GIVEN MATERIAL »
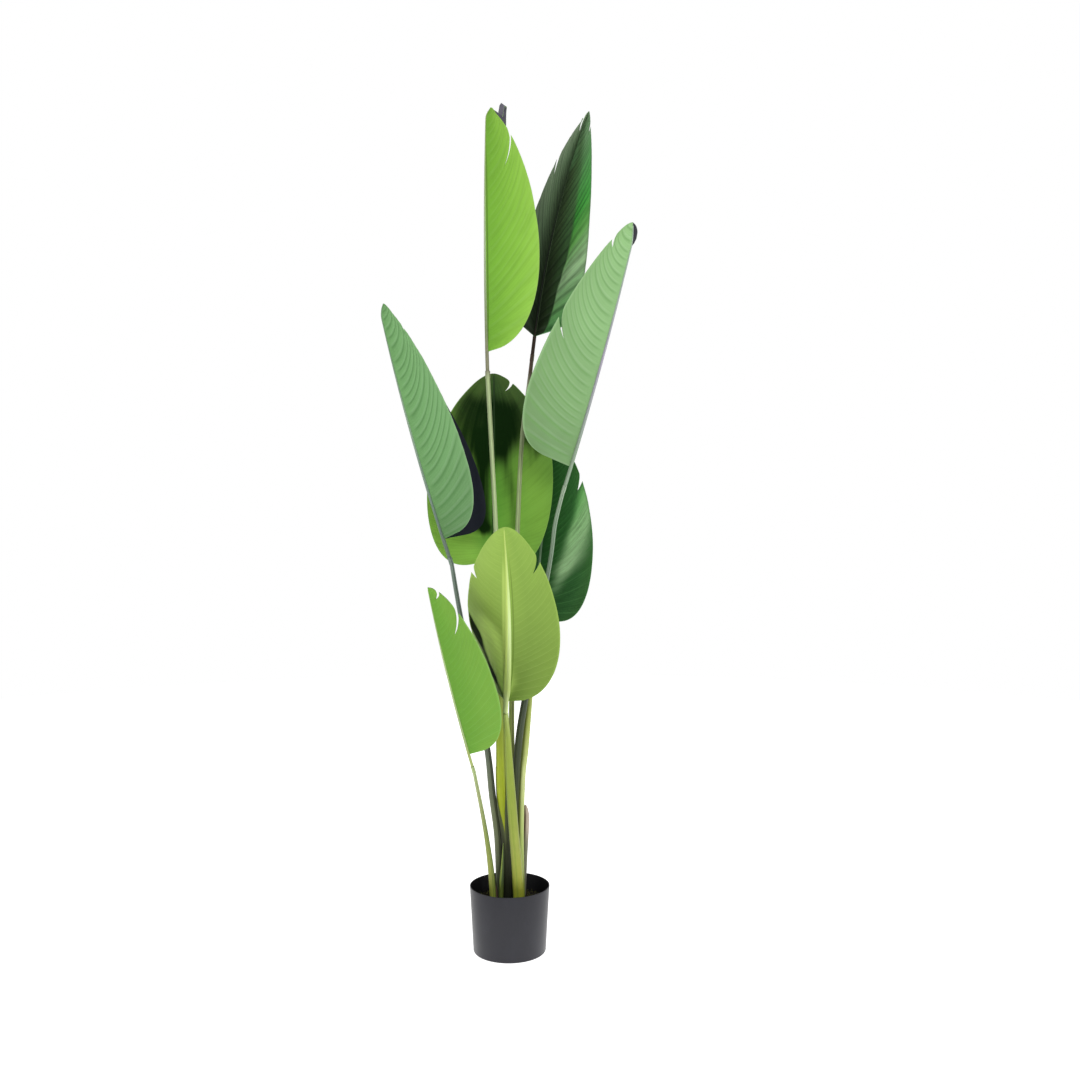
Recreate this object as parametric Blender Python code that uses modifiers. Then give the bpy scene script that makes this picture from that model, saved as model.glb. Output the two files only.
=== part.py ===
# Potted plant with eight large leaves on long stalks, in metres, +Z up.
# The origin is the centre of the pot's flat underside, and the front of the plant is -Y.
# Each leaf is a folded blade with split edges, fused to a midrib whose lower end plugs into its stalk.
import math

import bmesh
import bpy
from mathutils import Matrix, Vector

# Pot, a plain tapered nursery pot
POT_HEIGHT = 0.122
RIM_RADIUS = 0.075
BASE_RADIUS = 0.068
POT_WALL = 0.0018
POT_FLOOR = 0.003
RIM_ROUNDING = 0.0004
BASE_CHAMFER = 0.002
POT_SIDES = 40

# Filling that carries the stalks
SOIL_TOP = 0.090
SOIL_CROWN = 0.004
HOLE_BOTTOM = 0.030
HOLE_TOP = 0.110
HOLE_SIDES = 16

# Fits and tubes
GAP = 0.0003
TUBE_SIDES = 8
PATH_STEPS = 12

# Blades
BLADE_THICKNESS = 0.0008
ROWS = 22
COLUMNS = 8
COLUMN_POWER = 1.3
END_CROWDING = 0.085
PLEAT_HEIGHT = 0.0011
PLEAT_START = 0.25
PLEAT_FADE = 0.5
VEIN_LEAN = 0.08
VEIN_LEAN_RISE = 0.16
VEIN_POWER = 1.4
SLIT_TUCK = 0.04
TWIST_CENTER = 0.4
CLOSE_START = 0.72
CROWN_PLACE = 0.885
CROWN_SPAN = 0.035

# Midribs, necks and plugs, by size of leaf
LARGE = {"rib": 0.0036, "rib_tip": 0.0010, "neck": 0.036, "plug": 0.0022, "collar": 0.0046}
SMALL = {"rib": 0.0028, "rib_tip": 0.0008, "neck": 0.024, "plug": 0.0016, "collar": 0.0034}
RIB_STEPS = 8
RIB_END = 0.975
PLUG_LENGTH = 0.012
COLLAR_LENGTH = 0.014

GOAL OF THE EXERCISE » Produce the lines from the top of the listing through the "from mathutils import Matrix, Vector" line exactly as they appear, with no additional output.

EXERCISE OUTPUT »
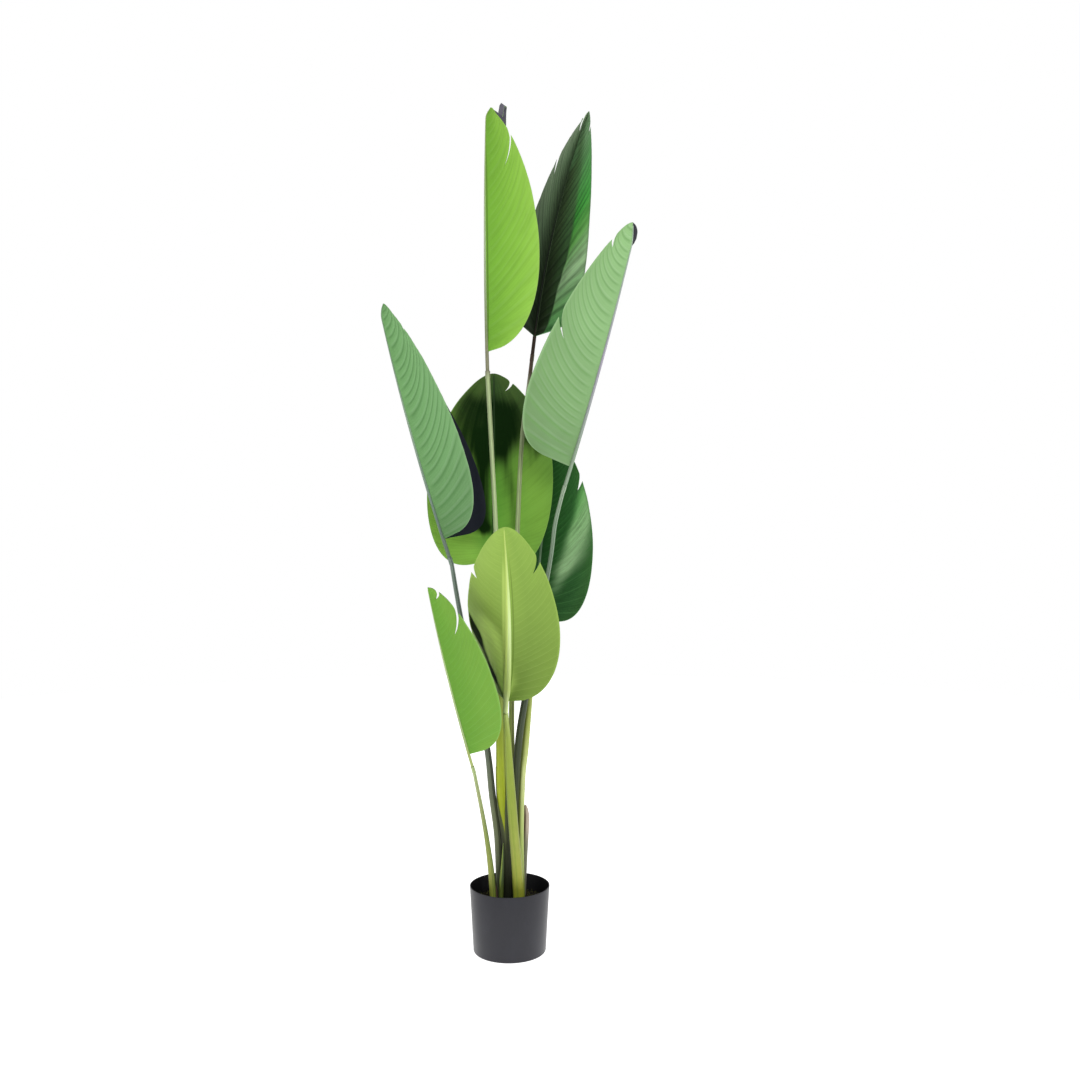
Recreate this object as parametric Blender Python code that uses modifiers. Then give the bpy scene script that makes this picture from that model, saved as model.glb. Output the two files only.
=== part.py ===
# Potted plant with eight large leaves on long stalks, in metres, +Z up.
# The origin is the centre of the pot's flat underside, and the front of the plant is -Y.
# Each leaf is a folded blade with split edges, fused to a midrib whose lower end plugs into its stalk.
import math

import bmesh
import bpy
from mathutils import Matrix, Vector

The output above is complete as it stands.